Todavía recuerdo la presión y la culpa que sentía al entregar el sobre semanal de la Escuela Dominical con casillas para verificar cada disciplina espiritual: ¿Asistencia a la escuela dominical y a la iglesia? ¿Lección estudiada? ¿Lectura de las Sagradas Escrituras? ¿Evangelio compartido? Más tarde, en el santuario, un Señor Jesús de vitral miraba a la congregación con un cordero en sus brazos, mientras que la música sagrada emanaba del órgano, recordándonos que debíamos entrar en la casa de Dios con reverencia.
Después de cantar los himnos, el pastor —de traje, zapatos bien pulidos y cabello negro azabache engominado— se paraba y pronunciaba la Palabra de Dios. Su voz retumbaba, y yo sentía como si me estuviera gritando cada semana. Me asustaba el hombre que señalaba nuestras fallas y advertía de las consecuencias que seguirían si no nos arrepentíamos. Al mismo tiempo, sus otras palabras alimentaban mi alma. Se tomaba el tiempo de visitarnos en nuestra casa y explicaba con paciencia el evangelio con dibujos en el reverso de un boletín de la iglesia. Él fue el primero de muchos que me dijeron que tenía la responsabilidad de compartir las buenas nuevas que me habían sido dadas: “Por tanto, id, y haced discípulos a todas las naciones, bautizándolos en el nombre del Padre, y del Hijo, y del Espíritu Santo; enseñándoles que guarden todas las cosas que os he mandado” (Mateo 28.19, 20).
Así que, hice lo que cualquier buen cristiano haría. Llena de fervor evangelizador, compartí primero con mi mejor amiga. Desembuché la presentación del evangelio, convencida de que, al igual que yo, ella estaría agradecida de escapar del infierno que viene a menos que uno tenga una relación personal con nuestro Salvador. Pero ella no creía en la vida después de la muerte. Mis siguientes intentos de compartir el evangelio se dirigieron a mis tíos alcohólicos. Ninguno de ellos creía en Dios. Uno hizo una broma y el otro me hizo preguntas difíciles como: ¿Cómo puede un Dios amoroso y todopoderoso permitir que sucedan cosas malas? Llegué a la conclusión de que no sabía lo suficiente, así que pasé años tratando de cambiar eso. Sin embargo, estos esfuerzos no mejoraron mis resultados en ganar almas.

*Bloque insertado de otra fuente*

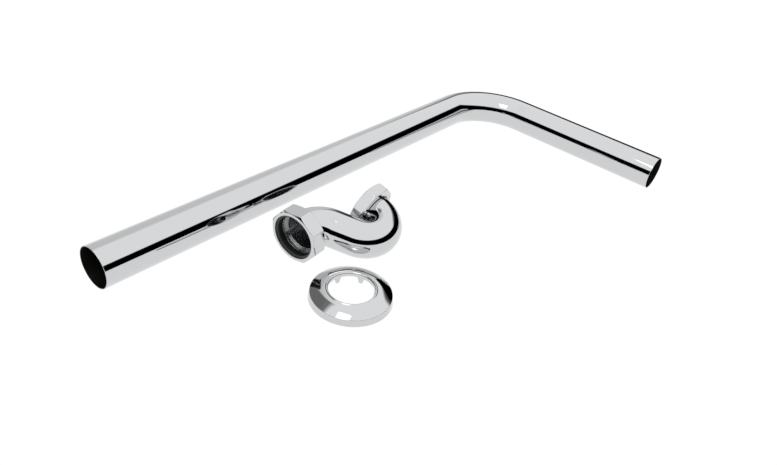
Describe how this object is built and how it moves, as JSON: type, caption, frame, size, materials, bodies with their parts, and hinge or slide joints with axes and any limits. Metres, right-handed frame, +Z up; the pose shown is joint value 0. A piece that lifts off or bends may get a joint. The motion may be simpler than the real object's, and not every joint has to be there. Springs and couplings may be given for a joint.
{
  "type": "bath trap",
  "caption": "Chromed bath trap laid out with its bent outlet pipe and wall flange; octagonal union and compression nuts at its mouths.",
  "frame": {"origin": "under the middle of the rectangle that the pipe spans, on the surface that everything lies on", "axes": "+X along the pipe's long leg towards its bend, +Y from the short leg's open end towards the long leg, +Z up"},
  "size_m": [0.603, 0.282, 0.0532],
  "materials": {
    "pipe_chrome": "polished chrome plate on brass tube",
    "trap_chrome": "polished chrome plate on bent brass tube",
    "nut_chrome": "polished chrome plate on turned brass",
    "flange_chrome": "polished chrome plate on pressed sheet",
    "ring_plastic": "dark grey moulded plastic",
    "seal_rubber": "black moulded rubber"
  },
  "bodies": {
    "trap_and_pipe": {"outlet_pipe": "pipe_chrome", "wall_flange": "flange_chrome", "trap_tube": "trap_chrome", "outlet_socket": "nut_chrome", "slip_ring": "ring_plastic", "outlet_seal": "seal_rubber", "inlet_collar": "nut_chrome", "inlet_washer": "seal_rubber"},
    "outlet_nut": {"outlet_nut": "nut_chrome"},
    "inlet_nut": {"inlet_nut": "nut_chrome"}
  },
  "joints": [
    {"name": "outlet_nut_turn", "type": "hinge", "parent": "trap_and_pipe", "child": "outlet_nut", "pos_m": [-0.14548, 0.04002, 0.02678], "axis": [0.9968, 0.0662, 0.0454], "continuous": true},
    {"name": "inlet_nut_turn", "type": "hinge", "parent": "trap_and_pipe", "child": "inlet_nut", "pos_m": [-0.06108, 0.02593, 0.02617], "axis": [-0.0746, 0.9731, 0.2179], "continuous": true}
  ]
}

Años después, mi esposo me demostró la pieza que me faltaba. Él tan solo habla con las personas y cuando tiene una oportunidad, les sirve. Las conversaciones sobre el evangelio surgen de manera natural mientras él se ocupa de sus asuntos del día. Al tratar de ser una fiel mayordoma del regalo de la salvación que Dios me había dado, yo había estado tratando de elegir a quién, cuándo y dónde evangelizar. Pero la salvación es obra del Señor de principio a fin. Nos convertimos en personas de influencia para Cristo cuando dejamos que el Espíritu Santo nos dirija. Es posible que algunos de los frutos de nuestros esfuerzos en la Tierra no se vean hasta que estemos en el cielo.

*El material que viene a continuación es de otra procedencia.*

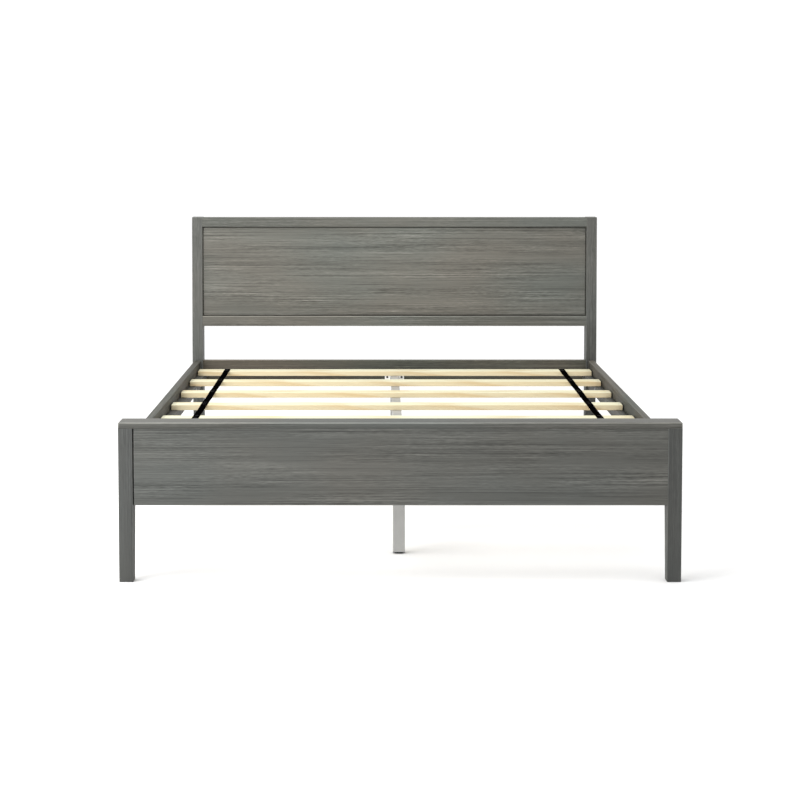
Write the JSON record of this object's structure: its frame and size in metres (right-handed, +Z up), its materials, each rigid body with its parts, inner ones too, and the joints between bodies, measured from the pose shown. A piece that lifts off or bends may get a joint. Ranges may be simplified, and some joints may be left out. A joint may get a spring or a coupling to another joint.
{
  "type": "slatted bed frame",
  "caption": "Low wooden bed frame with panelled headboard and footboard, wide slats tied by webbing, and a steel centre rail on legs with levelling feet.",
  "frame": {"origin": "on the floor under the middle of the bed, at the bottom centre of its bounding box", "axes": "+X to the right seen from the foot end, across the bed; +Y from the footboard to the headboard; +Z up"},
  "size_m": [1.58, 2.208, 0.942],
  "materials": {
    "grey_wood": "matt grey wood-grain finish",
    "beech": "plain fluted beech",
    "pine": "planed pine, unfinished",
    "webbing": "woven polypropylene tape",
    "zinc_hardware": "bright zinc",
    "black_steel": "black oxide",
    "painted_steel": "light grey powder coat",
    "galvanised_steel": "galvanised sheet",
    "black_plastic": "moulded, fine texture"
  },
  "bodies": {
    "frame": {"headboard_post_left": "grey_wood", "headboard_post_right": "grey_wood", "headboard_top_rail": "grey_wood", "headboard_lower_rail": "grey_wood", "headboard_panel": "grey_wood", "headboard_cross_rail": "grey_wood", "headboard_dowels": "beech", "footboard_post_left": "grey_wood", "footboard_post_right": "grey_wood", "footboard_cap": "grey_wood", "footboard_panel": "grey_wood", "footboard_dowels": "beech", "side_rail_left": "grey_wood", "side_rail_right": "grey_wood", "rail_bolts": "zinc_hardware", "rail_washers": "zinc_hardware", "rail_nuts": "zinc_hardware", "ledger_left": "grey_wood", "ledger_right": "grey_wood", "ledger_screws": "zinc_hardware", "slat_1": "pine", "slat_2": "pine", "slat_3": "pine", "slat_4": "pine", "slat_5": "pine", "slat_6": "pine", "slat_7": "pine", "slat_screws": "zinc_hardware", "strap_left": "webbing", "strap_right": "webbing", "strap_staples": "black_steel", "center_rail": "painted_steel", "rail_hanger_head": "galvanised_steel", "rail_hanger_foot": "galvanised_steel", "hanger_screws": "black_steel", "center_leg_front": "painted_steel", "center_leg_back": "painted_steel", "leg_screws": "zinc_hardware", "leg_plug_front": "black_plastic", "leg_plug_back": "black_plastic"},
    "levelling_foot_front": {"levelling_foot_front": "black_plastic"},
    "levelling_foot_back": {"levelling_foot_back": "black_plastic"}
  },
  "joints": [
    {"name": "levelling_foot_front_screw", "type": "slide", "parent": "frame", "child": "levelling_foot_front", "axis": [0, 0, -1], "range_m": [0, 0.012]},
    {"name": "levelling_foot_back_screw", "type": "slide", "parent": "frame", "child": "levelling_foot_back", "axis": [0, 0, -1], "range_m": [0, 0.012]}
  ]
}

Han pasado casi cincuenta años desde mis primeros esfuerzos rudimentarios por alcanzar a otros para Cristo, y aunque estoy agradecida por las disciplinas desarrolladas por maestros de escuela dominical bien intencionados, he dejado de tratar de marcar casillas. Las personas no son herramientas que hay que utilizar para sentirse bien con Dios. Son regalos que muchas veces se van o son quitados demasiado pronto. Cuando hago el esfuerzo de conocerlas a nivel individual, descubro que cada persona es una hermosa mezcolanza de fortalezas y debilidades con una historia única, y me siento bendecida por quienes están dispuestas a compartir conmigo cualquier parte de su tiempo en este planeta. Aunque sigo creyendo que los cristianos tenemos la responsabilidad de ser una influencia piadosa, en estos días me centro más en el privilegio que es conocer y amar a al prójimo. Y siempre es emocionante cuando el Señor me da la oportunidad de compartir lo que Él ha hecho por mí.